The majority of the systems we have tested were operating with an emission uniformity of 80% or greater. Systems with poor emission uniformity had drippers that were plugged or problems with pressure regulation.
When plugging is a problem, the variation in dripper flow rates tends to be randomly distributed throughout the vineyard. However, when pressure regulation is the culprit, drippers with low flow rates are located at the ends of hoses (excessive drip line length) or at the low-pressure end of the manifold (manifold pipe too small).
In our system evaluations, high emission uniformity was evident in systems that were maintained properly, which includes servicing filters, flushing drip hoses, and using appropriate chemical treatments. In a very few instances, poor system design was the culprit, requiring major changes in underground pipe or drip lines to improve emission uniformity.
Drip systems having well to excellent emission uniformity indicate that water and injected fertilizer are distributed evenly throughout the vineyard.

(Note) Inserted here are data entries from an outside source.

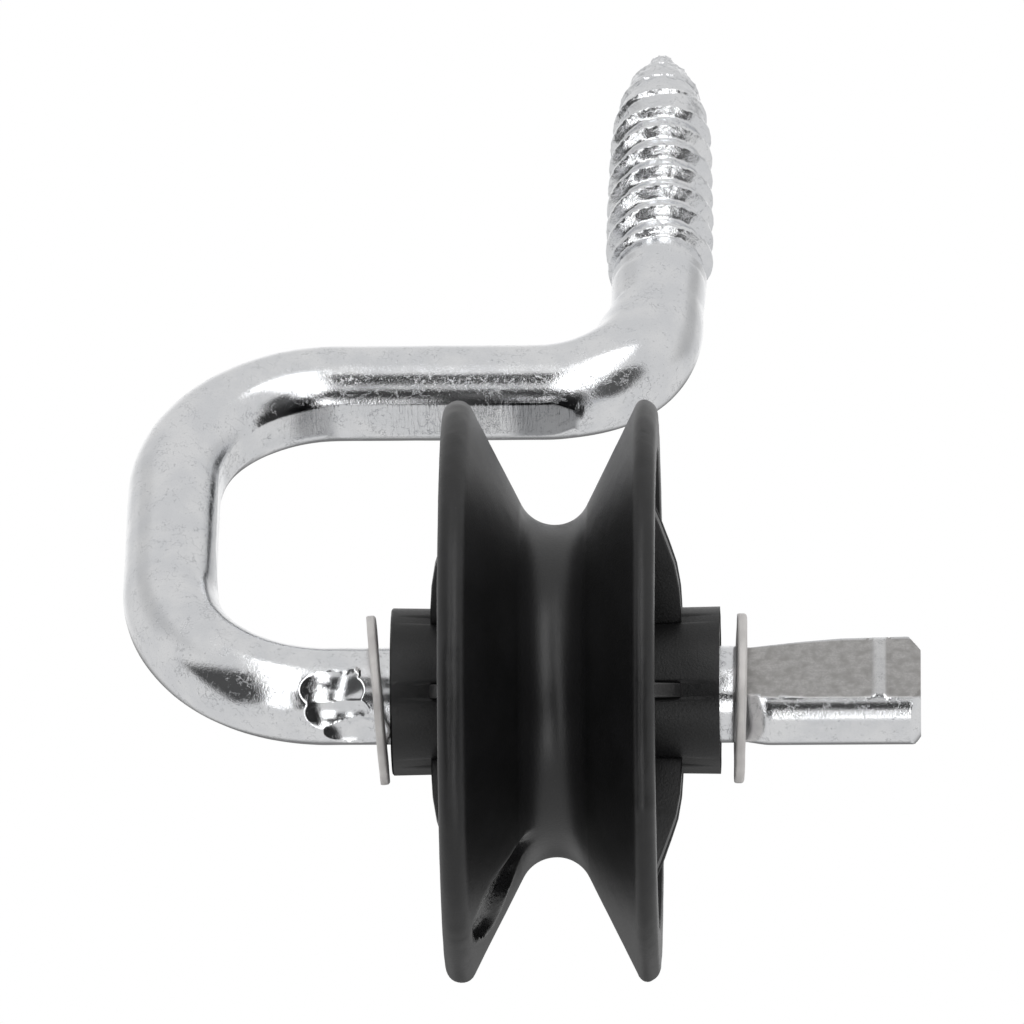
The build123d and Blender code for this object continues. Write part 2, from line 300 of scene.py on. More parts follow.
def hook_surface():
    """Points of the whole bent rod, ring by ring, and what the material needs to know at each point."""
    path = rod_path()
    x, z, heading, elbow = (path[:, i : i + 1] for i in range(4))
    base = np.arange(COLUMNS) * 360.0 / COLUMNS
    axle = (np.abs(heading - math.pi) < 1e-6) & (z < -40)
    screw = (x == 0) & (z > -0.7)

    upper, lower = flat_edge_angles(x)
    at_end = smooth(6.6, 7.4, x) * axle
    step = 360.0 / COLUMNS
    upper_column = round(212 / step) * step
    lower_column = round(323 / step) * step
    depth = inner_flat_depth(x, z, heading)
    half = np.degrees(np.arccos(np.clip((ROD_R - depth) / ROD_R, -1, 1)))
    inner_low = round(156 / step) * step
    inner_high = 360 - inner_low
    angles = np.empty((len(path), COLUMNS))
    near_dents = smooth(-19.5, -22.0, x) * smooth(-34.0, -30.5, x) * (z < AXLE_Z + 6)
    for i in range(len(path)):
        places = [0, 90, 270, 360]
        targets = [0, 90, 270, 360]
        if at_end[i, 0] > 0:
            w = at_end[i, 0]
            places = [0, 90, upper_column, 270, lower_column, 360]
            targets = [0, 90, upper_column + w * (upper[i, 0] - upper_column), 270]
            targets += [lower_column + w * (lower[i, 0] - lower_column), 360]
        elif near_dents[i, 0] > 0:
            w = near_dents[i, 0]
            places = [0, 75, 265, 360]
            targets = [0, 75 - 38 * w, 265 + 18 * w, 360]
        elif depth[i, 0] > 0:
            w = min(depth[i, 0] / 0.1, 1)
            edge = inner_low + w * (180 - half[i, 0] - inner_low)
            places = [0, 90, inner_low, 180, inner_high, 270, 360]
            targets = [0, 90, edge, 180, 360 - edge, 270, 360]
        angles[i] = np.interp(base, places, targets)
    phi = np.radians(angles)
    cos, sin = np.cos(phi), np.sin(phi)

    radius = np.full(phi.shape, ROD_R)
    normal = np.stack([-np.sin(heading), 0 * heading, np.cos(heading)], -1)
    outward = normal * cos[..., None] + np.array([0, 1, 0]) * sin[..., None]
    centre = np.stack([x, 0 * x, z], -1)
    surface = centre + outward * ROD_R

    # Bends: the rod is squeezed in the plane of the bend and spreads out of it.
    bent = np.sin(np.pi * elbow) ** 2
    radius = radius - bent * 0.15 * cos**2 + bent * 0.45 * sin**2
    inside, outside = np.clip(cos, 0, 1), np.clip(-cos, 0, 1)
    radius = radius + 0.75 * bump_at(0.74, 0.24, elbow) * inside**3 * (elbow > 0)
    radius = radius + 0.65 * bump_at(0.55, 0.25, elbow) * outside**2 * (elbow > 0)
    rising = (elbow > 0.5) | ((z > -4.8) & (z < -0.6) & (x == 0))
    radius = radius - 0.22 * bump_at(-4.7, 2.2, z) * outside * rising
    hook_bend = np.abs(np.sin(heading) * np.cos(heading)) * 2 * (elbow == 0)
    radius = radius + hook_bend * (0.10 * sin**2 - 0.12 * cos**2)

    # Hook's inside: the flat, with wrinkles where the bend has squeezed it.
    facing = np.maximum(-cos, 1e-3)
    limit = np.where(depth > 0.02, (ROD_R - depth) / facing, 99.0)
    ripple = lattice_noise(surface * [1.6, 0.5, 1.6], 0.7, 3)
    wrinkle = 0.03 * ripple * bump_at(-25.5, 3.0, x) * (z > -40)
    radius = np.minimum(radius, limit + wrinkle)
    on_flat = (limit <= radius + 0.02) * (depth > 0.02)

    # Axle: burrs, staked dents and the flattened end.
    radius = axle_details(radius, x, z, outward, centre)
    dy, dz = outward[..., 1], outward[..., 2]
    section = end_section(x, dy, dz)
    flat = end_flat(x) / np.maximum(-dy, 1e-3)
    bevel = 4.95 - 1.4 * np.clip(x - (AXLE_END_X - 1.0), 0, 1)
    formed = np.minimum(np.minimum(section, flat), bevel)
    at_flat = axle & (x > 6.7)
    radius = np.where(at_flat, formed, radius)
    die_mark = at_flat * (x > 7.2) * (flat < section + 0.02) * (1 - 0.55 * band_height(x))

    # Thread.
    turn = (np.pi - phi) / (2 * np.pi) + 0 * z
    grain = lattice_noise(surface, 0.35, 5)
    lumps = lattice_noise(surface, 1.1, 6)
    threaded = thread_radius(z + 0.07 * lumps, turn)
    pointed = smooth(21, 27, z)
    threaded = threaded + (0.035 + 0.06 * pointed) * grain * smooth(0.3, 2.5, z) + 0.12 * lumps * pointed
    radius = np.where(screw, threaded, radius)
    radius = radius + 0.012 * lattice_noise(surface, 1.7, 8) * (x < 5)

    points = centre + outward * radius[..., None]
    is_thread = screw * smooth(0.2, 1.6, z) + 0 * radius
    reached = surface[..., 0]
    # Painted shade: the inner flat beside the elbow and beside the lower bend is marked here to be painted
    # darker, standing in for shade in the hook's inside corners.
    painted_corner_shade = on_flat * smooth(-13.0, -11.0, reached) * (z > -40)
    at_bend = smooth(-31.0, -29.5, reached)
    painted_corner_shade = painted_corner_shade + 0.6 * on_flat * at_bend * smooth(-26.6, -27.6, reached) * (z > -40)
    staked = smooth(-29.8, -29.2, x) * (x < -20)
    worked = np.maximum(smooth(6.5, 7.0, x), staked) * axle * (die_mark < 0.1)
    masks = {
        "thread": is_thread,
        "die_mark": die_mark,
        "inner_flat": on_flat,
        "painted_corner_shade": painted_corner_shade,
        "worked": worked,
    }
    return points, {name: mask + 0.0 * radius for name, mask in masks.items()}


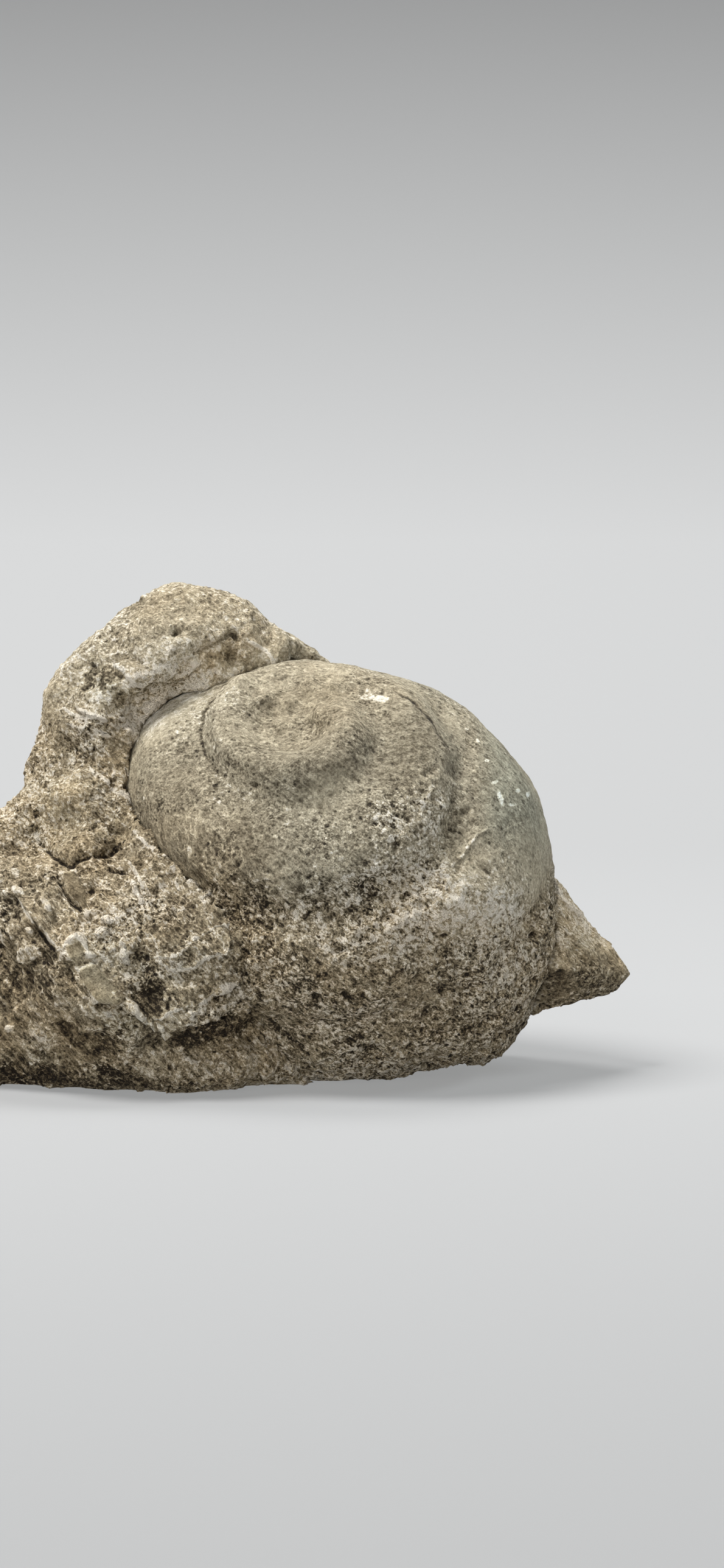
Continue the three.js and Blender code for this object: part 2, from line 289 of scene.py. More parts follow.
def fine_copy(node, name, voxel, subdivisions, smoothing):
    """A fine even mesh of a CAD node's shape."""
    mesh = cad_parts[node].data.copy()
    mesh.name = name
    mesh.materials.clear()
    obj = bpy.data.objects.new(name, mesh)
    bpy.context.scene.collection.objects.link(obj)
    weld = obj.modifiers.new("weld", "WELD")
    weld.merge_threshold = WELD_DISTANCE * MM
    if subdivisions:
        subdivide = obj.modifiers.new("subdivide", "SUBSURF")
        subdivide.levels = subdivisions
    remesh = obj.modifiers.new("remesh", "REMESH")
    remesh.mode = "VOXEL"
    remesh.voxel_size = voxel * MM * 1
    smooth = obj.modifiers.new("smooth", "SMOOTH")
    smooth.factor = 0.5
    smooth.iterations = smoothing
    apply_modifiers(obj)
    obj.data.name = name
    return obj


def apply_modifiers(obj):
    """Makes what the modifiers give the object's own mesh."""
    graph = bpy.context.evaluated_depsgraph_get()
    obj.data = bpy.data.meshes.new_from_object(obj.evaluated_get(graph))
    obj.modifiers.clear()


def normals_of(obj):
    """The vertex normals of an object, one to a row."""
    n = np.empty(len(obj.data.vertices) * 3, np.float32)
    obj.data.vertices.foreach_get("normal", n)
    return n.reshape(-1, 3).astype(float)


def set_points(obj, points):
    """Moves the vertices, kept inside the CAD model's box."""
    low, high = [np.array(corner) for corner in cad_box]
    obj.data.vertices.foreach_set("co", np.clip(points, low, high).ravel())
    obj.data.update()


def contact(obj, other, reach, chosen=None):
    """Per vertex of obj: the gap to the other piece in millimetres, the way out of it, and how squarely they face."""
    tree = BVHTree.FromObject(other, bpy.context.evaluated_depsgraph_get())
    points, normals = points_of(obj), normals_of(obj)
    gap, out = np.full(len(points), np.inf), np.zeros((len(points), 3))
    for i in range(len(points)) if chosen is None else np.nonzero(chosen)[0]:
        point = points[i]
        near, normal, _, _ = tree.find_nearest(point, reach * MM)
        if near is not None:
            out[i] = normal
            gap[i] = (point - near) @ out[i] / MM
    return gap, out, -(out * normals).sum(1)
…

Emission Uniformity Rating
90 - 100% Excellent
80 - 90% Good
70 - 80% Fair
Less than 70% Poor
Question and answer
When is the best time to water?
Drip irrigation systems provide your plants with the slow, deep, uniform supply of water they need, encouraging the growth of roots and enabling the plant to seek out water at different levels in the soil. Water in the morning, when humidity is high and temperature is low. Allow the soil to dry slightly between watering. This enables air to mix with the soil particles and aid in plant growth. For the backyard grower we recommend watering three times a week for 8 - 10 hours at a time. If you have had a lot of rainfall, this would be decreased.
What are some tips on ensuring the most efficient water saving action?
Emitters keep getting clogged with dirt. What can I do?
If your emitters clog often, it may be a sign there is dirt in your water supply. In that case, you might want to consider adding a filter to keep out debris.